The area across Green River and atop the rocky cliffs in front of you was once a community called Lithow.  The earliest route to Mount St. Helens and the Spirit Lake, along with the Green River mines, passed through here.  The wagon road worked its way past homesteads winding from Toledo.  It generally followed the route of the 1800 and 1900 logging roads near Hatchet Mountain, then dropped down to cross the Green River near here.  The road had to swithchback up the steep finger ridge of ancient mudflow, then drop again to follow the North Toutle up the valley to the Mountain.  One homesite remains, along with the Green River hatchery.    When the road was punched in from Castle Rock, and especially after the new Coal Banks bridge (circa 1927) outside Toutle was built, the route from Toledo was abandoned.   

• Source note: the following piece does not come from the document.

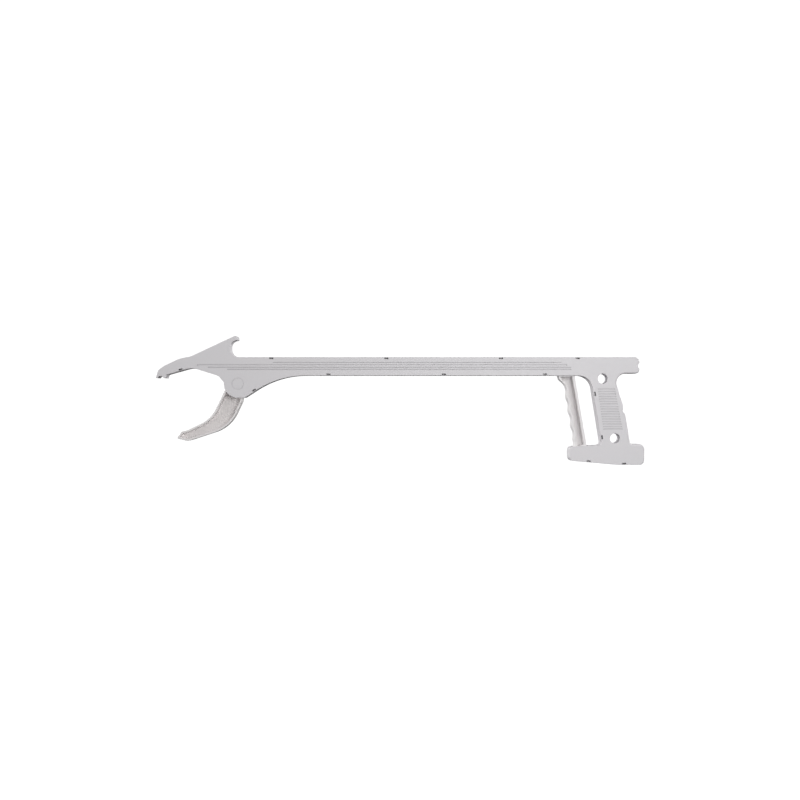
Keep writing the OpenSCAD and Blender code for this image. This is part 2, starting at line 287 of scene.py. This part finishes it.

The May 18, 1980 mudflow filled all the lowlands here with sand, rock, and debris.  Later, the hatchery was cleaned up and restarted.  The hatchery buildings are some of the few remaining structures that were inundated with mudflow and are still in use today.   The finger ridge of remnant old growth was preserved as a mitigation area for the construction of the new highway.  Recently, the land has been transferred to the Department of Wildlife.   The WDFW has an "official" river access just across the North Toutle adjacent to the Fish Collection Facility.  Expect some activity there soon as the state and federal government rebuild and improve the Facility.  On your return trip, look for the access road to the WDFW on the other side of the bridge, heading west on 504, its the first road to the right.  An angler's trail leads to the river directly across from where you just visited.